The trend is your friend

Technical analysis is used to identify patterns of market behavior that have long been recognized as significant. For many specific patterns, there is a high likelihood that they may lead to the expected outcomes. Additionally, there are also known patterns that repeat themselves on a consistent basis.

History repeats itself

Forex chart patterns have been identified and categorized for over 100 years, and the way many of these patterns repeat leads to the conclusion that human psychology has changed little over time.

Price movement reflects everything

This means that the actual price is a reflection of everything known to the market and can currently affect it, for example, supply and demand, political factors, and market tendencies. However, pure technical analysts only care about price movements, not the reasons for any changes that may occur. One of the indicators heavily relied upon by technical analysis is the RSI - Relative Strength Index. Trading the RSI has become increasingly popular due to its powerful equation and the possibility of using it with other technical indicators.

Best RSI Settings for Trading

You have now learned about the RSI indicator. But you need to know how to use the RSI effectively. It’s time to look at how to trade using the Relative Strength Index. Here are some examples of RSI settings to use in different trading strategies:

RSI Indicator Strategy: OBOS Levels

If the RSI is below 30, it means the market is in oversold territory, and the price may eventually rise. Once a reversal is confirmed, a buy trade can be placed. Conversely, if the RSI is above 70, it indicates that it is in overbought territory and the price may soon decline. After confirming the reversal, a sell trade can be placed. The level of 50 is the midpoint that separates the upper (bullish) regions from the lower (bearish) regions. In an uptrend, the RSI is usually above 50, while in a downtrend, it is below 50.

RSI Strategy: Divergence in Two Periods

Apply the short-term RSI (RSI 5) above the longer (default) RSI 14, and then observe the transitions. With the RSI 14, there are times when the market does not reach oversold or overbought levels before a changing trend occurs. The short-term RSI is more reactive to recent price changes, so it can show early signs of reversals. When the RSI 5 crosses above the RSI 14, it means that recent prices are rising.

A buy signal occurs when the crossover of 5 over 14 happens when the RSI 5 (blue) hits oversold (below 30). When the RSI 5 crosses down and becomes lower than the RSI 14, it indicates that the recent prices are declining. The crossover of RSI 5 over RSI 14 should happen when the 5-period (blue) is in the overbought area (above 80). Experienced traders may find that their trading performance greatly benefits from combining the RSI trading strategy with Pivot Points.

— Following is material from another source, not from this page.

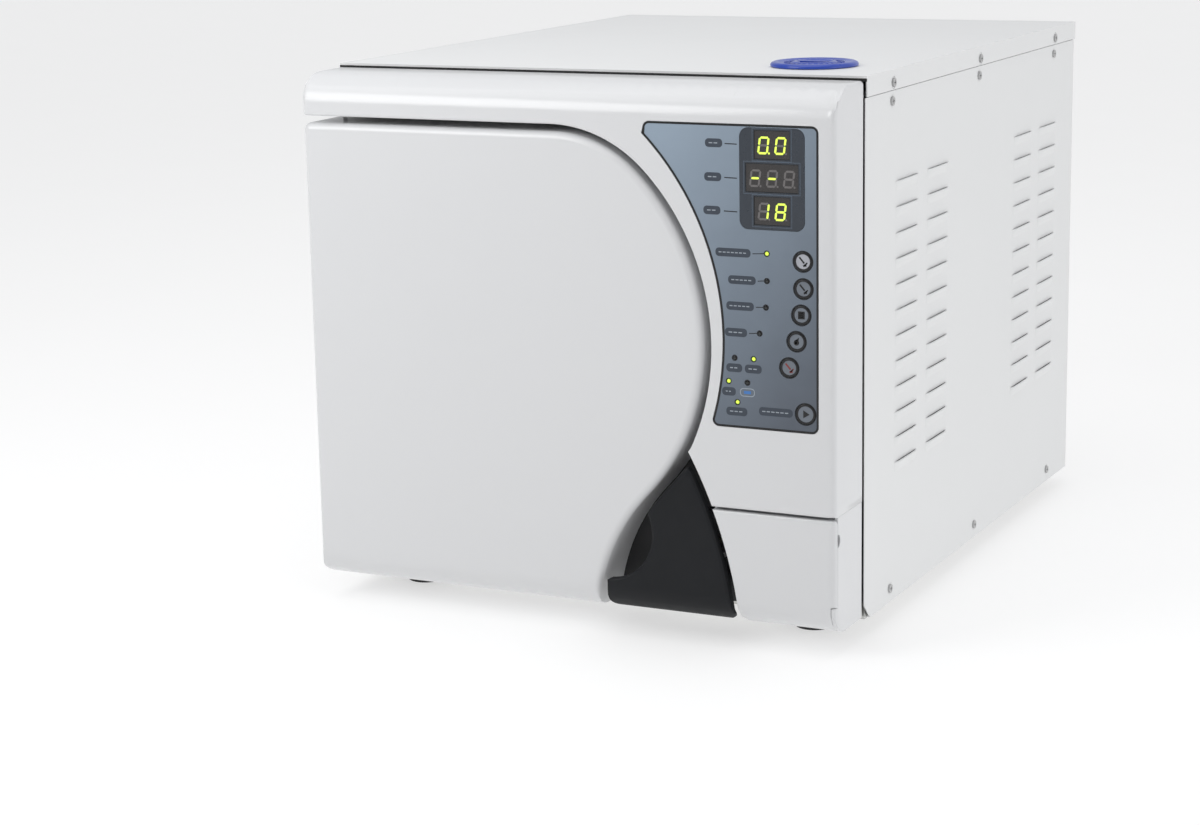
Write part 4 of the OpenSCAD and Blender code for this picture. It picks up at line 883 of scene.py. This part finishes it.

RSI Strategy: RSI Trend Lines

Connect the peaks and troughs on the RSI chart itself and trade the breakout of the trendline. To draw an upward RSI trend line, connect three or more points on the RSI line as it rises. A downward trend line is drawn by connecting three or more points on the declining RSI line. A breakout of the RSI trend line may indicate a potential continuation in prices or a reversal. Keep in mind that a breakout from the RSI trend line usually precedes a breakout from the price chart trend line, providing an early warning and a very early trading opportunity.

RSI: Classic Divergence

Bearish divergence in the RSI occurs when the price makes a new higher peak than the previous one, while the RSI decreases, forming a smaller peak. You will usually see RSI divergence forming at the top of a bullish market, which is known as a reversal pattern. Traders anticipate a reversal when divergence occurs in the RSI. It is a preliminary reversal warning, as it appears in several candles before the bullish trend changes direction and breaks below its support line.

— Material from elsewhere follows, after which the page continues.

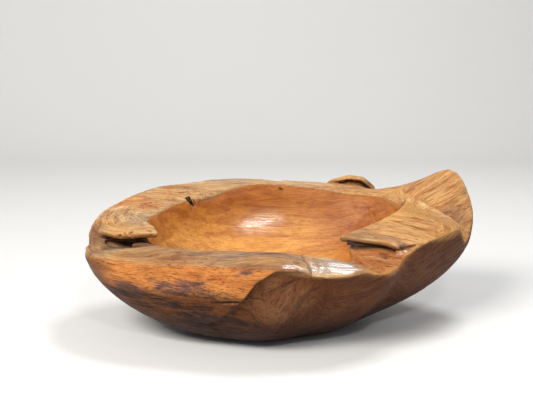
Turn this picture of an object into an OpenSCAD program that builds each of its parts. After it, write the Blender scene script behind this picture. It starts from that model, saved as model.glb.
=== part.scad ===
// Carved root-wood bowl: one hollowed block of root with a natural edge,
// and the pockets of dead bark that the root has grown around.
// Millimetres, +Z up, origin at the centre of the flat sanded foot.
// +X points to the upswept wing, -Y to the low front of the rim.

/* [Overall size] */
// Length from the left tip to the edge of the wing
bowl_length = 401; // [320:1:480]
// Width from the front belly to the knob at the back
bowl_width = 278; // [230:1:340]
// Height of the wing tip above the foot
bowl_height = 151; // [120:1:180]

/* [Foot] */
// Half length of the flat foot
foot_half_length = 66; // [50:1:80]
// Half width of the flat foot
foot_half_width = 46; // [36:1:54]

/* [Hollow] */
// Wood left under the middle of the hollow
floor_thickness = 24; // [16:1:34]
// Fullness of the hollow's section: 2 is an ellipse, more is squarer
hollow_power = 2.2; // [1.8:0.1:2.8]

/* [Bark] */
// Gap between a bark pocket and the bark in it
bark_gap = 0.3; // [0.1:0.1:0.6]

/* [Mesh] */
// Points around the bowl
around = 132; // [96:12:168]
// Rings from the foot up to the rim
side_rings = 11; // [8:1:16]
// Rings across the top of the rim
rim_rings = 4; // [3:1:6]
// Rings down the hollow
hollow_rings = 11; // [8:1:16]

/* [Hidden] */

// The sizes at which the rows below are drawn.
drawn_length = 401;
drawn_width = 278;
drawn_height = 151;
stretch = [
    bowl_length / drawn_length,
    bowl_width / drawn_width,
    bowl_height / drawn_height
];

wood_colour = [0.72, 0.44, 0.21];
bark_colour = [0.16, 0.11, 0.08];

// The rim, row by row around the bowl, angle 0 at +X and 90 at +Y:
// [angle, edge radius, edge height, opening radius, opening height, section power].
// The edge is the outer one, and the opening is the mouth of the hollow.
// The section power shapes the side below the edge: 1 is a cone, 2 an ellipse.
RIM = [
    [4, 202, 82, 108, 101, 1.5],
    [11, 218, 109, 128, 107, 1.5],
    [17, 218, 139, 144, 113, 1.45],
    [22, 213, 151, 155, 118, 1.45],
    [32, 197, 133, 145, 119, 1.5],
    [39, 184, 123, 137, 118, 1.5],
    [47, 176, 118, 127, 119, 1.6],
    [62, 154, 124, 113, 124, 1.7],
    [81, 137, 127, 104, 126, 1.7],
    [100, 137, 129, 101, 128, 1.7],
    [117, 142, 131, 104, 123, 1.7],
    [132, 151, 129, 110, 117, 1.7],
    [146, 162, 127, 117, 114, 1.7],
    [162, 178, 116, 127, 106, 1.7],
    [174, 187, 104, 132, 100, 1.65],
    [181, 187, 90, 127, 94, 1.7],
    [187, 188, 81, 121, 91, 1.75],
    [196, 181, 84, 118, 92, 1.8],
    [207, 165, 87, 117, 95, 1.9],
    [219, 147, 89, 114, 98, 2],
    [238, 125, 90, 98, 99, 2.1],
    [258, 119, 89, 90, 99, 2],
    [276, 119, 87, 91, 98, 1.8],
    [288, 122, 81, 95, 96, 1.6],
    [298, 127, 82, 99, 93, 1.5],
    [308, 131, 81, 104, 88, 1.45],
    [316, 135, 78, 101, 85, 1.45],
    [323, 139, 77, 94, 85, 1.5],
    [330, 139, 79, 87, 86, 1.5],
    [336, 141, 86, 80, 88, 1.5],
    [342, 150, 92, 76, 94, 1.5],
    [349, 165, 97, 80, 97, 1.5],
    [357, 188, 102, 93, 99, 1.5]
];
rim_rows = len(RIM);

// Plan of the hollow low down: a plain ellipse that the opening grows out of.
deep_half_length = 118;
deep_half_width = 86;
// How the rim's inner part stands up and how far the hollow's cutter runs above it.
rim_crown = 2;
cutter_rise = 60;
cutter_flare = 1.03;
// Size of the block that keeps the bark behind its plane.
bark_block = 120;
// Gentle unevenness of the side, as the root grew.
swell = 2.2;

// Left shelf: the thin lip of the upper layer of root, over the left pocket.
LEFT_SHELF = [
    [-172, -8, 98],
    [-154, -22, 96.5],
    [-138, -28, 97.5],
    [-124, -33, 100.5],
    [-108, -40, 99.5],
    [-114, -14, 101],
    [-136, 26, 101],
    [-172, 20, 101]
];
left_shelf_radius = 2.8;

// Pocket under the left shelf, from its left end to its right end.
LEFT_POCKET = [
    [-164, -22, 92.5],
    [-147, -34, 92],
    [-130, -42, 94.5],
    [-114, -50, 98]
];
left_pocket_radii = [4, 5.5, 5.5, 3.5];
left_pocket_reach = [2, 34, 3];

// Hollow neck at the left tip, between the upper layer and the lobe below it.
NECK = [
    [-191, -4, 103],
    [-193, -8, 90]
];
neck_radii = [11, 11];

// Right shelf: the broad flap, from its lip over the right pocket to its ridge by the wing.
RIGHT_SHELF = [
    [68, -25, 96.5],
    [90, -38, 95.5],
    [108, -46, 95],
    [121, -52, 91.5],
    [150, -37, 94.5],
    [182, -9, 99],
    [189, -1, 101],
    [172, 32, 112],
    [146, 56, 118.5],
    [104, 0, 97]
];
right_shelf_radius = 2;

// Pocket under the right shelf, from the hollow outwards.
RIGHT_POCKET = [
    [62, -30, 91],
    [84, -46, 90.5],
    [104, -54, 89.5],
    [116, -57, 87.5]
];
right_pocket_radii = [3.6, 3.4, 2.6, 1.6];
right_pocket_reach = [6, 22, 2];

// Shallow spoon in front of the right shelf.
spoon_centre = [84, -62, 99];
spoon_radii = [40, 24, 14];

// Knob of root that curls over behind the rim, and the gap under the curl.
CURL = [
    [63, 140, 117],
    [72, 145, 123],
    [90, 148, 127],
    [106, 147, 125],
    [116, 143, 117],
    [118, 137, 108]
];
curl_radii = [4.5, 4.5, 4, 4, 4, 4];
curl_back = [0, 7, -10];
knob_root = [92, 118, 84];
knob_root_radius = 24;
CURL_GAP = [
    [74, 138, 121.5],
    [90, 138, 124],
    [104, 137, 122],
    [113, 135, 114]
];
curl_gap_radii = [1.5, 2, 2.6, 3];
curl_gap_reach = [0, 8, 0];

// Slit in the inner edge of the rim where a small branch died.
RIM_SLIT = [
    [-88, 73, 117],
    [-84, 74, 107]
];
rim_slit_radii = [3.6, 1.4];
rim_slit_reach = [-4, 6, 0];

// ---- Curves ----

// Row number i, counted round and round, with its angle carried on.
function row(i) = let (
        turn = floor(i / rim_rows),
        r = RIM[i - turn * rim_rows]
    ) concat([r[0] + 360 * turn], [for (c = [1 : 5]) r[c]]);

// The row at or before an angle.
function row_before(angle, i = rim_rows - 1) =
    i < 0 || RIM[i][0] <= angle ? i : row_before(angle, i - 1);

// Slope of a column at row i, from its two neighbours.
function slope(i, column) =
    (row(i + 1)[column] - row(i - 1)[column]) / (row(i + 1)[0] - row(i - 1)[0]);

// A column of the rim at any angle, on a smooth curve through the rows.
function rim(angle, column) = let (
        i = row_before(angle),
        a = row(i),
        b = row(i + 1),
        span = b[0] - a[0],
        t = (angle - a[0]) / span,
        t2 = t * t,
        t3 = t2 * t
    ) (2 * t3 - 3 * t2 + 1) * a[column] + (t3 - 2 * t2 + t) * span * slope(i, column)
        + (3 * t2 - 2 * t3) * b[column] + (t3 - t2) * span * slope(i + 1, column);

function mix(a, b, t) = a + (b - a) * t;
function ellipse_radius(angle, a, b) = 1 / norm([cos(angle) / a, sin(angle) / b]);
function polar(radius, angle, height) =
    [radius * cos(angle), radius * sin(angle), height];

// Unevenness of the side: none at the foot or at the edge.
function uneven(angle, up) =
    swell * sin(180 * up) * (sin(3 * angle + 40) + 0.6 * sin(7 * angle + 130 * up));

// A point on the side, with up from 0 at the foot to 1 at the edge.
function side_point(angle, up) = let (
        foot = ellipse_radius(angle, foot_half_length, foot_half_width),
        power = 2 / rim(angle, 5),
        out = pow(sin(90 * up), power),
        rise = 1 - pow(cos(90 * up), power)
    ) polar(
        mix(foot, rim(angle, 1), out) + uneven(angle, up),
        angle,
        rim(angle, 2) * rise
    );

// A point on the rim's top, with inward from 0 at the edge to 1 at the opening and on.
function rim_point(angle, inward) = polar(
    mix(rim(angle, 1), rim(angle, 3), inward),
    angle,
    mix(rim(angle, 2), rim(angle, 4), inward) + rim_crown * sin(180 * min(inward, 1))
);

// A point on the hollow, with up from 0 at the floor to 1 at the opening.
function hollow_point(angle, up) = let (
        deep = ellipse_radius(angle, deep_half_length, deep_half_width),
        out = pow(sin(90 * up), 2 / hollow_power),
        rise = 1 - pow(cos(90 * up), 2 / hollow_power)
    ) polar(
        mix(deep, rim(angle, 3), up * up) * out,
        angle,
        mix(floor_thickness, rim(angle, 4), rise)
    );

// ---- Meshes and chains ----

// A closed solid over rings of points, with a point at each end.
module ring_solid(bottom, rings, top) {
    count = len(rings[0]);
    last = len(rings) - 1;
    points = concat([bottom], [for (r = rings) each r], [top]);
    top_index = len(points) - 1;
    function at(r, k) = 1 + r * count + k % count;
    faces = concat(
        [for (k = [0 : count - 1]) [0, at(0, k), at(0, k + 1)]],
        [for (r = [0 : last - 1], k = [0 : count - 1]) each [
            [at(r, k), at(r + 1, k), at(r + 1, k + 1)],
            [at(r, k), at(r + 1, k + 1), at(r, k + 1)]
        ]],
        [for (k = [0 : count - 1]) [top_index, at(last, k + 1), at(last, k)]]
    );
    polyhedron(points = points, faces = faces, convexity = 8);
}

function angles() = [for (k = [0 : around - 1]) 360 * k / around];

// Balls joined one to the next, each reaching back by the same vector.
module chain(path, radii, reach = [0, 0, 0], grow = 0, fn = 14) {
    for (i = [0 : len(path) - 2]) {
        hull() {
            for (j = [i, i + 1], end = [0, 1]) {
                translate(path[j] + end * reach)
                    sphere(r = radii[j] * mix(1, 0.7, end) + grow, $fn = fn);
            }
        }
    }
}

// ---- The body and what is cut from it ----

module outer_block() {
    ring_solid(
        [0, 0, 0],
        concat(
            [for (s = [0 : side_rings]) [for (a = angles()) side_point(a, s / side_rings)]],
            [for (s = [1 : rim_rings + 1]) [for (a = angles()) rim_point(a, s / rim_rings)]]
        ),
        [0, 0, drawn_height / 2]
    );
}

module hollow() {
    ring_solid(
        [0, 0, floor_thickness],
        concat(
            [for (s = [1 : hollow_rings]) [for (a = angles()) hollow_point(a, s / hollow_rings)]],
            [[for (a = angles())
                polar(rim(a, 3) * cutter_flare, a, rim(a, 4) + cutter_rise)]]
        ),
        [0, 0, drawn_height + cutter_rise]
    );
}

// A thin layer of root with a round edge, stretched over its corner points.
module shelf(corners, radius) {
    hull() {
        for (p = corners) {
            translate(p)
                sphere(r = radius, $fn = 20);
        }
    }
}

module knob() {
    hull() {
        for (i = [0 : len(CURL) - 1], back = [0, 1]) {
            translate(CURL[i] + back * curl_back)
                sphere(r = curl_radii[i], $fn = 20);
        }
        translate(knob_root)
            sphere(r = knob_root_radius, $fn = 28);
    }
}

// Each pocket is cut in full by grow 0, and its bark is the same shape, a little smaller.
module left_pocket(grow = 0) {
    chain(LEFT_POCKET, left_pocket_radii, left_pocket_reach, grow);
}

module right_pocket(grow = 0) {
    chain(RIGHT_POCKET, right_pocket_radii, right_pocket_reach, grow);
}

module rim_slit(grow = 0) {
    chain(RIM_SLIT, rim_slit_radii, rim_slit_reach, grow);
}

module spoon() {
    translate(spoon_centre)
        scale(spoon_radii)
            sphere(r = 1, $fn = 40);
}

module bowl_body() {
    color(wood_colour)
        scale(stretch)
            difference() {
                union() {
                    difference() {
                        outer_block();
                        spoon();
                    }
                    shelf(LEFT_SHELF, left_shelf_radius);
                    shelf(RIGHT_SHELF, right_shelf_radius);
                    knob();
                }
                hollow();
                chain(NECK, neck_radii);
                chain(CURL_GAP, curl_gap_radii, curl_gap_reach);
                left_pocket();
                right_pocket();
                rim_slit();
            }
}

// Bark fills a pocket only behind a plane, so the mouth of the pocket stays open,
// and it ends where the hollow begins.
module bark_behind(plane_point, turn) {
    color(bark_colour)
        scale(stretch)
            difference() {
                intersection() {
                    children();
                    translate(plane_point)
                        rotate([0, 0, turn])
                            translate([-bark_block / 2, 0, -bark_block / 2])
                                cube(bark_block);
                }
                hollow();
            }
}

module left_bark() {
    bark_behind([-142, -14, 90], -20)
        left_pocket(-bark_gap);
}

module right_bark() {
    bark_behind([92, -36, 86], -18)
        right_pocket(-bark_gap);
}

module rim_bark() {
    bark_behind([-89, 76, 112], 60)
        rim_slit(-bark_gap);
}

bowl_body();
left_bark();
right_bark();
rim_bark();
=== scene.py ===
"""The looks of a carved root-wood bowl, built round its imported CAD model.

The CAD block of wood becomes a distance field, where its edges are worn round, the
mouth of its left pocket is cut and the thin lips are added. The field becomes a fine
mesh, the grain is cut into that, and its vertices carry the masks that the wood's
material reads.

Places and lengths on the bowl are in millimetres of the bowl as it was drawn. UNIT turns
them into Blender's metres, so they follow the CAD model when its size changes. The sizes
of the materials' patterns are plain millimetres, and the stage is in metres.
"""

import math

import bpy
import numpy as np
import openvdb
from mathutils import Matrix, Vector


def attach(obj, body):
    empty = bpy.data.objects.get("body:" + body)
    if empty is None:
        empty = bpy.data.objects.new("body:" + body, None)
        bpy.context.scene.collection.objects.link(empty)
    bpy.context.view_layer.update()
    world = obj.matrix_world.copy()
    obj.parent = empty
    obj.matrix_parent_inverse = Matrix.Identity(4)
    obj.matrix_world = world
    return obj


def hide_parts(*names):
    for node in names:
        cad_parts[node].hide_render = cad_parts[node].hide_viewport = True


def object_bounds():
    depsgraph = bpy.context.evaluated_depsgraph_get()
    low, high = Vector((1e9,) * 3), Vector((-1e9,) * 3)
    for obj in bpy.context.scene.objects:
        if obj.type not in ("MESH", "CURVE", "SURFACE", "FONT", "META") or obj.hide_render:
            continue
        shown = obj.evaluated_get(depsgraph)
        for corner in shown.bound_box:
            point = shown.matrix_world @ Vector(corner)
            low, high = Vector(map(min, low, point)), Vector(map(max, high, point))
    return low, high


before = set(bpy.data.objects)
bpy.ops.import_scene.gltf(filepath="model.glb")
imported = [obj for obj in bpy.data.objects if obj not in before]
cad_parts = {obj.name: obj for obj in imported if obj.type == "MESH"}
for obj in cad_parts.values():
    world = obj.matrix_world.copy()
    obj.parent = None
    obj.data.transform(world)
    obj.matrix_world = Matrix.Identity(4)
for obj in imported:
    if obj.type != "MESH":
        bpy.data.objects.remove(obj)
CAD_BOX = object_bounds()

MM = 0.001

# The CAD model's size in mm when the places below were drawn on it, and metres per drawn mm.
DRAWN_SIZE = (401.294, 277.521, 151.045)
LOW, HIGH = (np.asarray(corner, dtype=np.float32) for corner in CAD_BOX)
UNIT = (HIGH - LOW) / np.asarray(DRAWN_SIZE, dtype=np.float32)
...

Conversely, bullish divergence in the RSI occurs when the price makes a new lower low, while the RSI forms a higher low. This is a preliminary warning signal that the trend may change from a downward trend to an upward trend. RSI divergence is widely used in forex technical analysis. Some traders prefer to use higher time frames (4-hour or daily) for trading the RSI. With these optimal RSI settings, you can gain multiple buy and sell signals from the RSI.

RSI Indicator Strategy for Day Trading

We will now discuss how to use the RSI strategy for day trading. For many traders, using the RSI in day trading strategies is extremely beneficial. The default setting of the RSI indicator at 14 periods is suitable for most traders.

However, some day traders use different settings when using the RSI for day trading. They do not like to use the 14 setting, as they find it generates infrequent trading signals. As a result, some traders choose to lower their time frame, while others opt to slightly adjust the RSI period lower for increased sensitivity of the oscillator. Some traders deal with this issue by reducing their time frame. Others lower the RSI period setting to get a more sensitive oscillator.

In general:

  • Short-term traders (day traders) often use lower settings with periods in the range of 9-11.

  • Swing traders on the medium-term often use the default setting period, which is 14.

  • Long-term position traders often set it to a higher period, in the range of 20-30.

The settings to choose when using the RSI for day trading depend on your strategy.

Setting up the RSI Strategy for Day Trading

Choose the most effective settings for your trading style by determining how much noise you want to handle with the data you receive. Remember that regardless of the setting you choose, the more experience you gain with this indicator, the better you will become at identifying reliable signals.

In the case of using the RSI for day trading, you will be making short-term trades. Here, traders often choose lower settings for all variables because this provides earlier signals in this highly competitive environment. As mentioned above, short-term traders typically use lower settings with periods ranging from 9-11.

Summary of the RSI - Relative Strength Index

It is very easy to jump into trading using the Forex RSI, as beginner traders often start trading without testing different criteria or educating themselves on the correct interpretation of the indicator, due to the desire to make money quickly! As a result, the RSI has become one of the most widely misused indicators in MT4.

Once understood and applied correctly, the RSI has the potential to indicate whether prices are trending, when the market is in overbought or oversold territory, and the best price to enter or exit a trade.